High-throughput SEM imaging of nanoscale metal grains for heat assisted magnetic recording

Development of nanoscale magnetic and plasmonic materials for applications such as Heat Assisted Magnetic Recording requires precise control and understanding of the materials’ microstructure. Scanning Electron Microscopy (SEM) has the speed and resolution to characterize grain structure with high throughput, but there is little precedence for imaging sub-50 nm, crystallographically-aligned metal grains in a traditional SEM without specialized detectors or optics. Imaging ungrounded micron-scale metal structures on wafers presents further challenges due to charging. By optimizing imaging parameters for each sample, sub-50 nm and sub-25 nm metal grains were captured. Monte Carlo simulations were used to understand the depth of backscattered electron signal for the stacks of materials and the effect of grain boundary tilt on grain boundary contrast.
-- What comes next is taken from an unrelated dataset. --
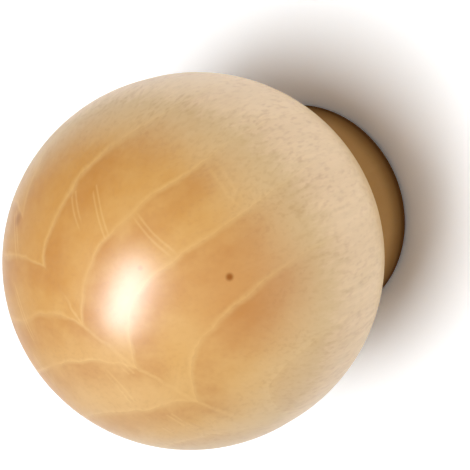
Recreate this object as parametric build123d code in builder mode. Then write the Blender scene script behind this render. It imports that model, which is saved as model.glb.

High-throughput SEM grain imaging as demonstrated in this work yields large materials characterization datasets without expensive detectors or specialized hardware. Translating the qualitative SEM grain images to quantitative characterization requires continued algorithm development, yet there are significant opportunities for automated materials development and structure–property elucidation for SEM grain imaging combined with computer vision. The present and future of magnetic devices requires nanoscale materials control, and high-throughput SEM grain imaging is a promising metrology route for understanding and producing those structures.